CO2 Methanation over Mn-Promoted Co-Precipitated Ni-Based Catalysts with Enhanced Catalytic Activity

The methanation of CO₂ is a sustainable pathway for converting CO₂ into useful fuel products and chemicals. Due to the poor activity of Ni monometallic catalyst, the development of efficient low-temperature catalysts is an indispensable matter of research. Herein, Mn-promoted Ni/MgO catalysts were synthesized by co-precipitation method and applied for CO₂ methanation, in order to investigate the effect of Mn doping on the catalytic performance of the resultant catalysts.

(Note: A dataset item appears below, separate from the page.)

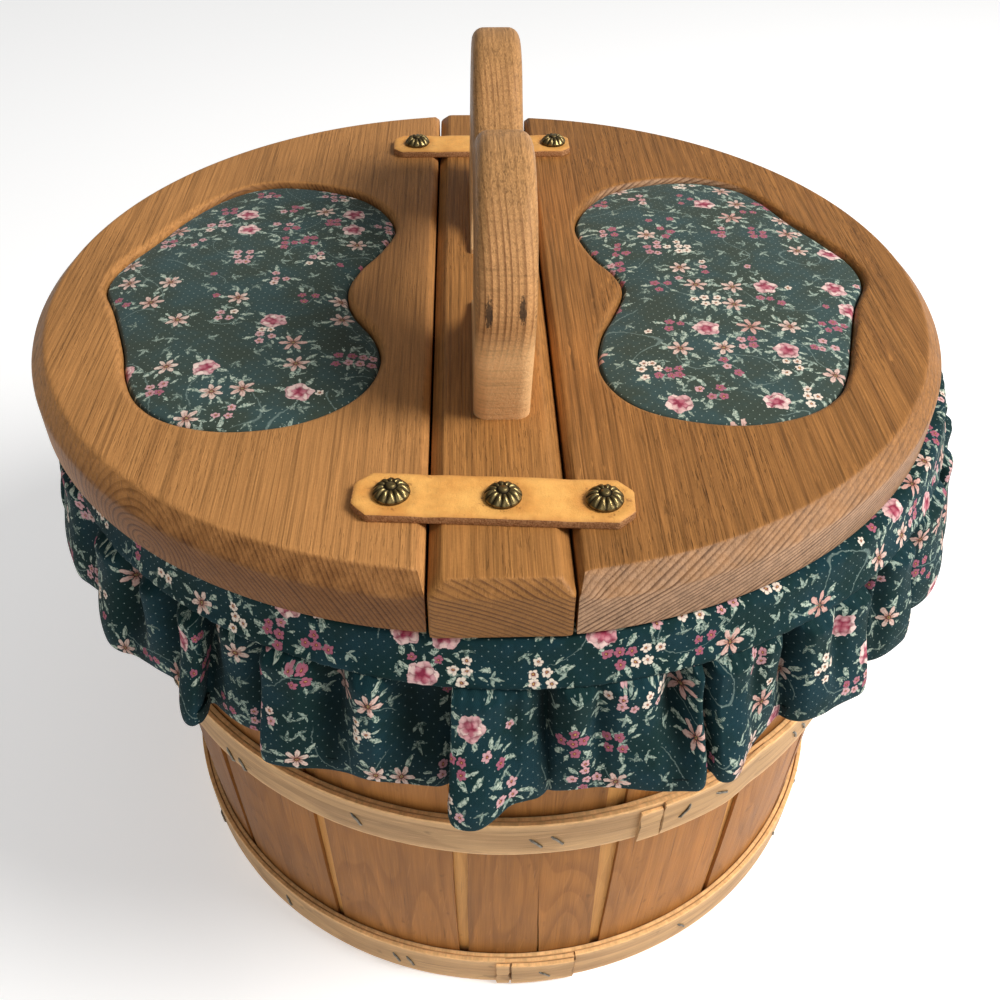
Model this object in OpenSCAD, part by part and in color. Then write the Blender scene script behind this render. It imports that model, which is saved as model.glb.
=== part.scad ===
// Round veneer basket with a gathered calico skirt, a fixed bridge board with a
// two-humped handle, and two half-moon lids on leather strap hinges.
// Z is up, the floor is z = 0, the origin is on the basket's axis.
// The bridge board runs along Y and the lids open away from it, to -X and +X.

/* [Lids and bridge] */
// Radius of the round wooden top
lid_r = 168; // [166:1:169]
// Height of the top face above the floor
top_h = 256; // [250:1:262]
// Thickness of the half-moon lids
lid_t = 20; // [19:0.5:20.5]
// Width of the bridge board
board_w = 41; // [40:1:42]
// Bevel round the top of the bridge board
board_bevel = 4; // [2:0.5:5]
// Bevel on the curved edge of each lid
lid_bevel = 6; // [3:0.5:7]
// Gap between the bridge board and each lid
lid_gap = 0.8; // [0.5:0.1:1.2]
// Sideways shift of the wooden top on the basket
board_x = -7; // [-8:0.5:-6]

/* [Basket] */
// Outside radius of the bottom hoop at the floor
base_r = 156; // [154:1:157]
// Outward slope of the wall, radius per height
taper = 0.036; // [0.03:0.002:0.038]
// Number of veneer staves in each layer
stave_n = 17; // [15:1:19]
// Thickness of one veneer stave
stave_t = 1.6; // [1.2:0.1:1.6]
// Open gap between two outer staves, degrees
stave_gap = 2.2; // [1.5:0.1:3]
// Thickness of the bottom and middle hoops
hoop_t = 4.2; // [3.6:0.1:4.3]
// Height of the bottom hoop
hoop_h = 19; // [17:1:21]
// Lower edge of the middle hoop
mid_z = 108; // [104:1:112]
// Thickness of the base board
base_t = 12; // [9:1:14]

/* [Handle] */
// Thickness of the handle board
handle_t = 18.5; // [17:0.5:19]
// Sideways shift of the handle on the bridge board
handle_dx = 2.3; // [0:0.1:3]
// Rounding of the handle's edges
handle_round = 4.5; // [3:0.5:5]
// Sideways lean of the handle at its top
handle_lean = 1.8; // [0:0.1:2]

/* [Straps and tacks] */
// Width of the leather straps
strap_w = 19; // [17:0.5:20]
// Thickness of the leather
strap_t = 3; // [2:0.5:3]
// Distance of the front strap from the middle
strap_y_front = -133.5; // [-136:0.5:-131]
// Distance of the back strap from the middle
strap_y_back = 122; // [119:0.5:125]
// Radius of a tack head
tack_r = 5.7; // [5:0.1:6]

/* [Skirt] */
// Mean radius of the ruffle's hem
hem_r = 177; // [175:0.5:179]
// Depth of the flutes at the hem
flute = 5.5; // [3:0.5:6.5]
// Number of flutes, a multiple of four
flute_n = 20; // [16:4:24]
// Height of the hem above the floor
hem_z = 176; // [170:1:180]
// Height of the seam between band and ruffle
seam_z = 218; // [216:0.5:219]

/* [Hidden] */
$fn = 96;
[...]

Various characterization methods, including XRD, H₂-TPR, BET, SEM, ICP-AES, and TEM, were employed to analyze the morphology and structure of the catalysts. The results of XRD and TEM confirmed that the introduction of Mn was helpful to promote the dispersion of Ni species and reduce the crystallite size of active Ni components. H₂-TPR results indicated that an appropriate amount of Mn doping could weaken the interaction between Ni species and the support, thus facilitating the reduction of Ni species. Besides, BET analysis showed that the addition of Mn improved the pore structure of the catalyst, such as the specific surface area and pore volume. These characterizations suggested that the synergetic effects between Ni and Mn species, including good Ni dispersion, improved number of CO₂ adsorption sites and suitable pore structure, were considered as significant factors for enhanced catalytic performance of the Mn-promoted catalysts. Accordingly, Ni–0.01Mn/MgO with Mn/Mg molar ratio of 0.01 exhibited the highest catalytic activity as compared to Ni/MgO, with CO₂ conversion of 73.2% and CH₄ selectivity of 99.4% at 300°C, and CO₂ conversion of 81.8% and CH₄ selectivity of 99.2% at 350°C, respectively. After 60 h of stability test at 300°C, Ni–0.01Mn/MgO still maintained the catalytic activity. This would offer an important opportunity to achieve an efficient co-precipitated CO₂ methanation catalyst, which could be a good way to reduce CO₂ emissions.